Years ago, in the early 2000's, the Fed chairman at the time, Greenspan, explained away the weaker upturns in more recent times until then by asserting that since the downturns were milder than in the past, the upturns coming out of those downturns were inevitably going to be milder, too - but since I had accepted the Kondratieff wave in the meantime, I already knew that if the authorities were going to try to continue to push the system, the recoveries were going to be weaker than the ones before anyway, that is to say, each subsequent recovery would be weaker than the previous one. In other words, in a law against recessions environment, we really had two separate phenomena going on, the authorities trying to keep the economy from going down on the one hand - ever-more-successfully-so for the time being at the time - and the implications of the Kondratieff wave ensuring that each subsequent upturn would be that much more mild, more weak, because the economy was slowly losing dynamism in real terms.

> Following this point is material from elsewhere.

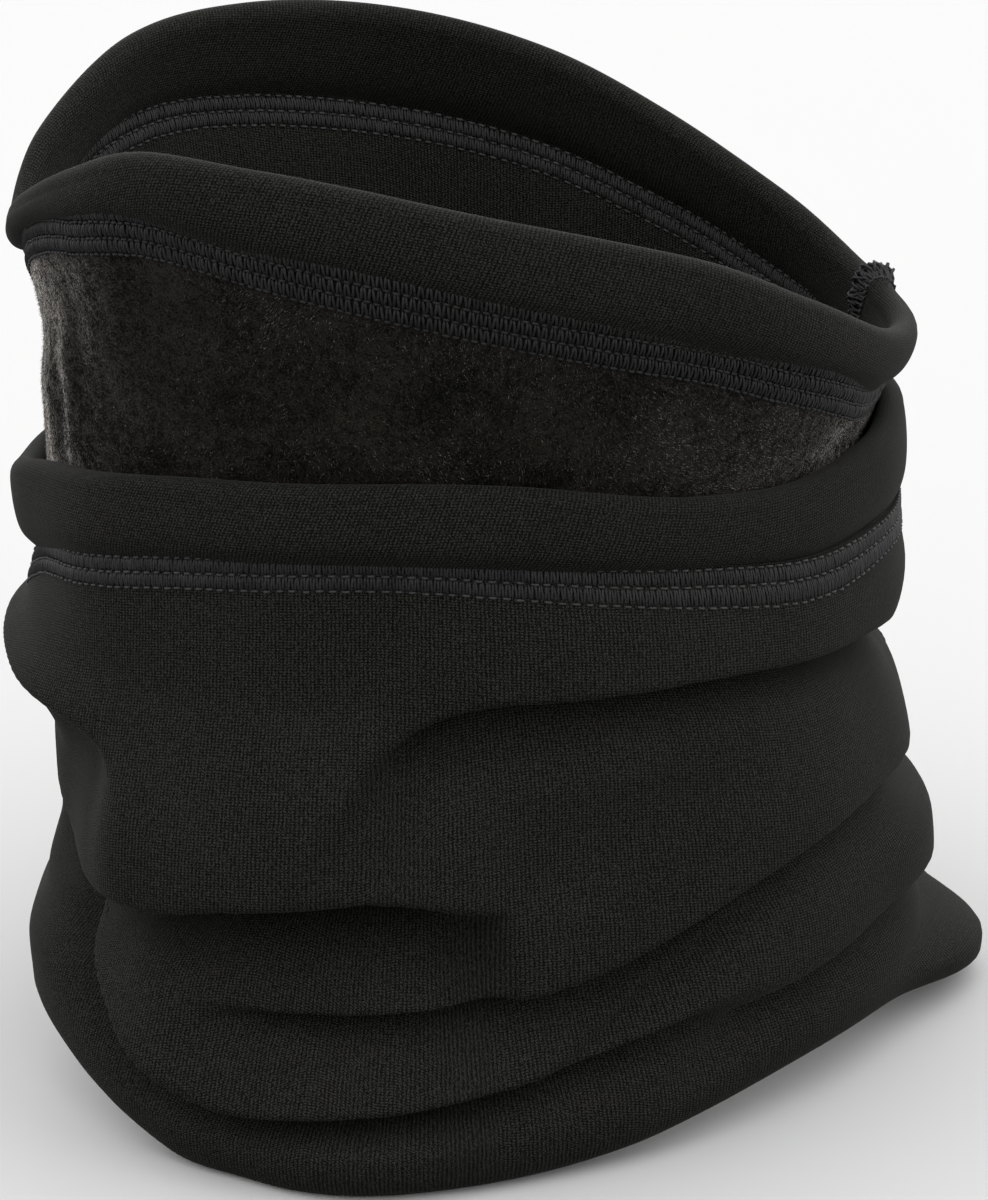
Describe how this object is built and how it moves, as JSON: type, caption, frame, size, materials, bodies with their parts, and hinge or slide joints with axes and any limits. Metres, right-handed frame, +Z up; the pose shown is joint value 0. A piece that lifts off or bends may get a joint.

If the reasoning of the authorities had been correct (i.e., things had been consistent), then the recovery coming out of the latest downturn (2008) should have been a very vigorous one, i.e., like the ones coming out of the previous major downturns that Greenspan was comparing to - but it isn't, it is the weakest one of all. That is entirely consistent with what one should expect based on my model - and since the first big downturn happened right when my model said it should and was as severe as my model said it should be, I think one should take note and prepare for the rest of what my model says is coming.
One other comment in that regard - some people say that since the downturn of 2008 was driven by a financial crisis, and downturns in the past that have been driven by a financial crisis have also had a slow recovery, we should not be surprised that the recovery coming out of the downturn of 2008 is a slow one. I say why should one be surprised that a financial crisis happened, given how far the system had been pushed before? Only a Keynesian would think one could get away with it - an Austrian economist would not think so at all. And, for that matter, the law against recessions did, in fact, expire in 2000 - it was only the decision of the authorities in the system at that time to continue to enforce the law against recessions that caused the law against recessions to continue to be enforced, the law itself did not even require that. As I note right near the beginning of this website, on that basis, I knew that we were headed for a big crisis sometime between 2007-2010. Given the severity of what I was predicting, the most likely candidate was a financial crisis - one big enough to overwhelm the Fed. So simply saying that it is no wonder that this recovery is so slow because the downturn was driven by a financial crisis does, in my opinion, not capture the full extent of what was going on.
It should be noted that with regard to record deficit spending, we also had record deficits during the Reagan years in the 1980's - and the economy did quite well by most people's view then and in the 1990's. So why not this time, too? Because in the 1980's, the economy was doing well, but the big deficits were a threat to future prosperity - this time, the big deficits are being used to hold the economy up in the first place at all. In other words, in the 1980's, the economy was holding up on its own - this time, the deficits are being used to prop up the economy in the first place.